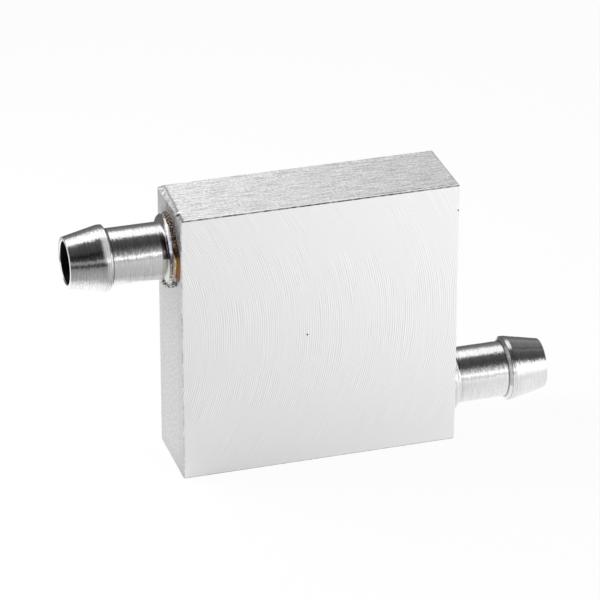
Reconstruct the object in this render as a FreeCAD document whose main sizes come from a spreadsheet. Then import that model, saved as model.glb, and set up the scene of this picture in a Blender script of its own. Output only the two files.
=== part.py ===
# Liquid cooling cold plate: a flat aluminium block that coolant runs through, seen standing on one
# of its narrow sides. The block is one extrusion with three finned lanes. A cap is let into each
# end and brazed round its edge, and a turned nozzle with a hose barb is brazed into each cap: the
# inlet high on the left end, the outlet low on the right end. The dividers between the lanes stop
# short at opposite ends, so coolant runs right, back left and right again.
#
# Frame: millimetres, +X to the outlet end, -Y the machined front face, +Z up. The origin is the
# middle of the block's bottom face. The two ends are the same parts, half a turn about Y apart.
import FreeCAD, Part
import Sketcher
import math
import os

SIZES = (
    # the block
    ("block_width", 40.0, "block from end to end"),
    ("block_height", 40.0, "block from bottom to top"),
    ("block_depth", 12.0, "block from front to back"),
    ("edge_break", 0.15, "chamfer on the block's outer edges"),
    ("file_back", 1.0, "width of the filed facet over the inlet, at the back"),
    ("file_front", 0.45, "width of the filed facet over the inlet, at the front"),
    ("file_back_drop", 0.25, "how far that facet falls to the end face, at the back"),
    ("file_front_drop", 0.2, "how far that facet falls to the end face, at the front"),
    # the coolant lanes
    ("face_wall", 2.4, "wall between a lane and the front or back face"),
    ("edge_wall", 2.0, "wall between the outer lanes and the top or bottom"),
    ("divider", 1.6, "wall between two lanes"),
    ("lane_corner", 0.5, "radius in a lane's corners"),
    ("turn_gap", 9.0, "opening past the cut-back end of a divider"),
    ("plenum", 5.0, "open space between a cap and the fins"),
    ("fin_height", 1.4, "fin from root to tip"),
    ("fin_root", 1.0, "fin thickness at its root"),
    ("fin_tip", 0.7, "fin thickness at its tip"),
    # the end caps
    ("cap_thickness", 3.0, "cap, and the recess it sits in"),
    ("cap_ledge", 0.4, "ledge that the cap rests on, all round"),
    ("cap_gap", 0.05, "gap round the cap for the braze to run into"),
    ("recess_corner", 1.5, "radius in the recess's corners"),
    ("seam", 0.4, "leg of the braze seam round the cap"),
    # the nozzles, measured along their axis from the end face
    ("port_inset", 6.9, "nozzle axis from the block's nearer narrow side"),
    ("bore", 6.0, "bore through the nozzle"),
    ("spigot", 7.0, "spigot that plugs into the cap, diameter"),
    ("spigot_gap", 0.05, "gap between the spigot and its hole"),
    ("flange", 10.0, "flange diameter"),
    ("flange_thickness", 1.1, "flange thickness"),
    ("flange_round", 0.45, "rounding of the flange's outer edge"),
    ("root_round", 0.5, "fillet between flange and shank"),
    ("shank", 8.0, "shank diameter"),
    ("barb", 9.25, "barb diameter"),
    ("barb_place", 9.25, "end face to the back edge of the barb's land"),
    ("barb_land", 0.6, "land behind the barb's cone"),
    ("barb_step", 0.4, "slope from the land down to the shank"),
    ("barb_round", 0.25, "rounding of the barb's edges"),
    ("reach", 14.8, "end face to the mouth"),
    ("mouth", 7.18, "nozzle diameter at the mouth"),
    ("mouth_break", 0.12, "chamfer inside the mouth"),
    # what the brazing left
    ("fillet_leg", 0.35, "leg of the braze fillet round a flange"),
    ("flux_rise", 0.75, "burnt flux up the inlet flange"),
    ("flux_spread", 0.8, "burnt flux out from the inlet flange"),
    ("flux_above", 104.0, "degrees of burnt flux above the front"),
    ("flux_below", 36.0, "degrees of burnt flux below the front"),
    ("bead", 0.5, "radius of the braze beads under the inlet flange"),
)
LANES = 3
FINS = 3  # on each wall of a lane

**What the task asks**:
Where a line above holds the string "from", show that line.

**Output for this task**:
Reconstruct the object in this render as a FreeCAD document whose main sizes come from a spreadsheet. Then import that model, saved as model.glb, and set up the scene of this picture in a Blender script of its own. Output only the two files.
    ("block_width", 40.0, "block from end to end"),
    ("block_height", 40.0, "block from bottom to top"),
    ("block_depth", 12.0, "block from front to back"),
    ("fin_height", 1.4, "fin from root to tip"),
    # the nozzles, measured along their axis from the end face
    ("port_inset", 6.9, "nozzle axis from the block's nearer narrow side"),
    ("barb_step", 0.4, "slope from the land down to the shank"),
    ("flux_spread", 0.8, "burnt flux out from the inlet flange"),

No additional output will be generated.